Wednesday 14 April 2010

Young Writers 5







I took my A'levels in the baking hot summer of 1977 and I remember feeling really miserable that I was having to revise when the sun was shining and the neighbours were out dancing in the street. Oh yes, they were literally dancing in the street because it was the Queen's Silver Jubilee and everyone went slightly crazy. Well, they did where I lived - for example, Mr.Broadhams and his son painted the kerb stones red white and blue. It was still there ten years later.

There seems to me to be something mean spirited about the timing of exams. Enter the evil fairy "Are you enjoying the sunshine? The blossom and the birdsong? Lovely isn't it? Well, now you have to do a test. Mwa-ha-ha-ha!"

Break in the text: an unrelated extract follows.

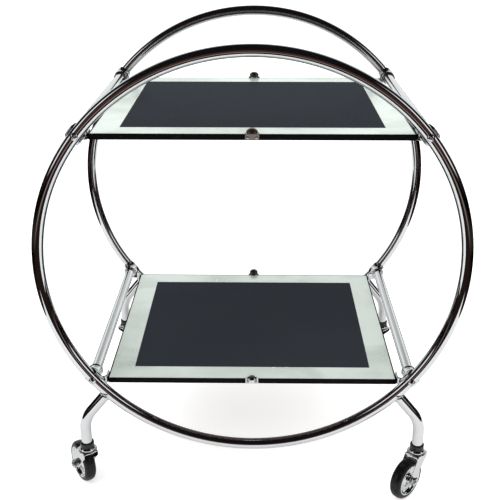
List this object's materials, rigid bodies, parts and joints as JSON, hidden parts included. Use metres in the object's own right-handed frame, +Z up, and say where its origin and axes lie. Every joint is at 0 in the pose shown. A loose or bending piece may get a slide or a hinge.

SATs are coming up for Year 6 and I'm always on the lookout for ways to make the task of revision more interesting. Just before the Easter break we made folding books with tips and mnemonics to help with editing. True to form they took the idea and ran with it.









Examples shown are by Kate, Ruby, Hugo, Emille, Sofia, Eileen, Margaux and Syd

Saturday 3 April 2010

East 1 Writing Project - Thames River Walk


Photograph: Eimear Daly ©2010

I am working with the East 1 Schools Partnership on an exciting writing project. Involving ten schools and sixty pupils, the project aims to inspire students to write by first immersing them in the rich cultural diversity that the city has to offer. Last week we met for the second of three experience days which found us walking by the Thames from Tower Bridge to the London Eye and coming back to the Tower of London by boat.

Students used post-it notes to record their observations, thoughts and feelings through the day and these were added to a frieze of the river made the following day using a giant roll of blue paper, pupils' drawings and photographer, Eimear Daly's wonderful photographs.



This is an ambitious project and, it seems to me, a unique one - yet from it a very useful model for creative writing is emerging. As a teacher and a writer I'm keen to nurture the desire to imagine and create as well as help young people develop the skills they need to communicate effectively.

There never seems enough time in class lessons to inspire the writing AND teach the nuts and bolts stuff of good grammar and punctuation. Could this kind of rich experience with a follow-up day of shared writing be transferred to a weekly or fortnightly experience in every primary classroom? I think it could and should. With a third day being devoted to editing skills where work is prepared for sharing with a wider audience.